The Combination System, ‘Combi’ for short, is being sold to farmers who are looking to produce cage-free eggs. But the Combi has one very big problem: at the flick of a door, it becomes a cage.
This is a deeply worrying situation. The Combi system – row upon row, tier upon tier, of wire cubicles – goes against the true spirit of the cage-free future you campaigned for, and were promised, by major food companies.
A donation from you today could help:
- Our Food Business Team to engage with major food companies, brands and retailers, as well as recipients of Compassion’s ‘Good Egg’ Award, to ensure they understand that cage-free must really mean cage-free: for their own credibility, for consumers and, most importantly, for the sake of the animals.

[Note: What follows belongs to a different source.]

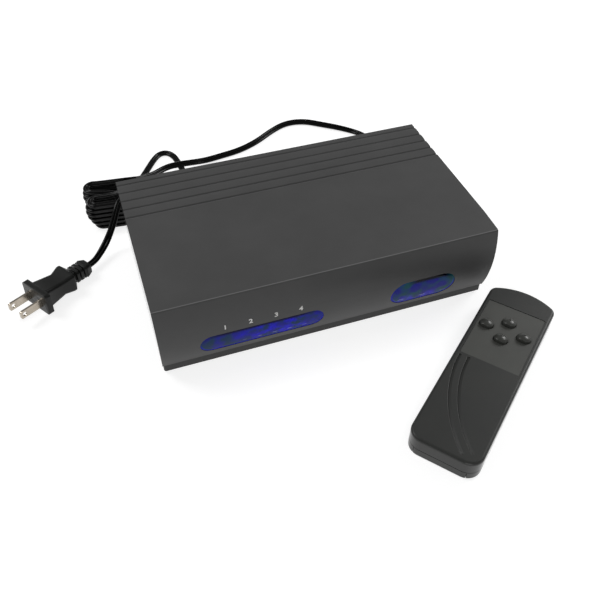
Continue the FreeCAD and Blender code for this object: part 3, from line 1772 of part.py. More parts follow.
save("remote_top_shell", remote_top_shell())
save("remote_bottom_shell", remote_bottom_shell())
save("battery_hatch", battery_hatch())
save("keypad_plate", keypad_plate())
for number, place in enumerate(button_places(), 1):
    save("remote_button_" + str(number), remote_button(place))
save("remote_board", remote_board())
save("remote_membrane", remote_membrane())
save("emitter_diode", emitter_diode())
save("battery_cells", battery_cells())
save("battery_contacts", battery_contacts())
save("remote_screws", remote_screws())
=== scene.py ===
import json
import math

import bmesh
import bpy
import numpy as np
from mathutils import Matrix, Vector

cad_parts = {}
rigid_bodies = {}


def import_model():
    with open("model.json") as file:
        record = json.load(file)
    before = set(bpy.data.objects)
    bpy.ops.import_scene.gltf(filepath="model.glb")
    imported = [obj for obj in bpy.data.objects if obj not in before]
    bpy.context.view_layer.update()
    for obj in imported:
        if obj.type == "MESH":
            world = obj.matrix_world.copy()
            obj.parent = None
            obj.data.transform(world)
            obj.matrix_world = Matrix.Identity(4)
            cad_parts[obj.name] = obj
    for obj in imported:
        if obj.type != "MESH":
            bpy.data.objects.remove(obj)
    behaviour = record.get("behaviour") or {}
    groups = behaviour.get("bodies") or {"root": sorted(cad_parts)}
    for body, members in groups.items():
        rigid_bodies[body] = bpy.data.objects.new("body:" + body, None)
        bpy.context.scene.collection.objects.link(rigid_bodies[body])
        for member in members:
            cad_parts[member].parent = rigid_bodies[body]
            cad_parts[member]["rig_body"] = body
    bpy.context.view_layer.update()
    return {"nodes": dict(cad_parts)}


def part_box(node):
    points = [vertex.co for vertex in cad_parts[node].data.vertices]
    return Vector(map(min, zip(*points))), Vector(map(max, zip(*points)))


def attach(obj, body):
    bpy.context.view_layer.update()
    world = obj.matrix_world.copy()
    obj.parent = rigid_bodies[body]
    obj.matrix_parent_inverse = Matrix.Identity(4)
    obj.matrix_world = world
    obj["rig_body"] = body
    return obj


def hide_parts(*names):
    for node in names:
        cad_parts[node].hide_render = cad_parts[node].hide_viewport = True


# Looks of a remote controlled audio and video selector, its mains lead and its handset.
# Metres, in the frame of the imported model: +X right, +Y to the rear, +Z up, the table at zero.

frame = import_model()
nodes = frame["nodes"]
MM = 0.001


# Camera at the photograph's viewpoint

view_place = (-0.12491, -0.35926, 0.36643)
view_azimuth = math.radians(-19.185)
view_elevation = math.radians(46.4818)
view_roll = math.radians(0.1735)
view_focal = 694.02 / 600.0


def make_camera():
    """The line of sight from its azimuth and elevation, then a small roll about it."""
    azimuth, elevation = view_azimuth, view_elevation
    back = np.array([math.sin(azimuth) * math.cos(elevation),
                     -math.cos(azimuth) * math.cos(elevation), math.sin(elevation)])
    level = np.cross(-back, (0, 0, 1))
    level /= np.linalg.norm(level)
    upright = np.cross(level, -back)
    right = level * math.cos(view_roll) + upright * math.sin(view_roll)
    up = upright * math.cos(view_roll) - level * math.sin(view_roll)
    data = bpy.data.cameras.new("view")
    data.lens = data.sensor_width * view_focal
    data.clip_start = 0.01
    camera = bpy.data.objects.new("view", data)
    rows = [[right[i], up[i], back[i], view_place[i]] for i in range(3)]
    camera.matrix_world = Matrix(rows + [[0, 0, 0, 1]])
    bpy.context.scene.collection.objects.link(camera)
    bpy.context.scene.camera = camera


make_camera()


# Mesh helpers

def mesh_object(name, vertices, faces, body, smooth=True):
    """A mesh piece from a point array and a list of faces, riding on a body."""
    mesh = bpy.data.meshes.new(name)
    mesh.from_pydata([tuple(v) for v in np.asarray(vertices, float).tolist()], [], faces)
    mesh.validate()
    mesh.polygons.foreach_set("use_smooth", [smooth] * len(mesh.polygons))
    piece = bpy.data.objects.new(name, mesh)
    bpy.context.scene.collection.objects.link(piece)
    if body:
        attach(piece, body)
    return piece


def tube_faces(rings, around, caps=True):
    """Quads between rings of points, each ring joined round, with a face over each end."""
    i, j = np.meshgrid(np.arange(rings - 1), np.arange(around), indexing="ij")
    k = (j + 1) % around
    quads = np.stack([i * around + j, i * around + k, (i + 1) * around + k, (i + 1) * around + j], -1)
    faces = quads.reshape(-1, 4).tolist()
    if caps:
        faces.append(list(range(around))[::-1])
        faces.append(list(range((rings - 1) * around, rings * around)))
    return faces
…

- Our Policy Team press for honest labelling of all animal products. We will push for the EU and British authorities to recognise that eggs from Combi systems may be from caged hens.
- Ensure our Campaigns Team can get the word out to the public that a cage is a cage; that nothing should be allowed to undermine the progress the UK and EU have made in the fight against low-welfare farming.
- Make sure consumers understand what cages, and other cruel farming systems, really mean: poor quality food and a miserable life for animals.
It is critical that we fight the Combi cage on all these fronts, but we have little time to spare. Egg producers are currently buying systems that will help them meet their cage free commitments. With a gift today, you can help protect hens and spread the word that a cage with a door is still a cage.
Your victories are at risk
In the past two years, Compassionate people like you have persuaded all the remaining major UK retailers, and many others across Europe, to commit to going cage-free on whole eggs. These victories have the power to transform the lives of hundreds of thousands of animals. But not if the Combi system is allowed to spread.
Because Combi cages have a robust door that can be closed at the operator’s discretion, there is a huge risk that the hens may be shut in for much – if not all – of their lives. Who would know? In many countries there is no monitoring or independent way to verify how often the doors are closed.
And then there’s the possibility that a big retailer could decide to back-track on their cage-free commitment. In this case, Combi systems could be reverted to permanent colony cages, and all the work to End the Cage Age for hens could be undone.
Combi cage manufacturers claim the doors have innocent functions such as easing quarantine or controlling the introduction of young animals into the system. But, when the doors are closed, the conditions and stocking density are likely to be no better – perhaps even worse – than existing cages. Natural behaviours, from flapping and scratching to roaming and dust-bathing will be next to impossible.
And, even if the doors are open, we have concerns. Due to the design of some if these systems, birds may injure themselves moving between the tiers or down to the floor. Plus, some hens may barely move between cubicles at all – making their life cage-free in name only.
Right now, Combi cage manufacturers are actively marketing their products in the UK and across Europe. We need to work – urgently and directly – with farmers and retailers who are deciding how to meet their cage-free commitments. We need to help them deliver a truly higher welfare life for their animals, and prevent them making a terrible Combi cage choice.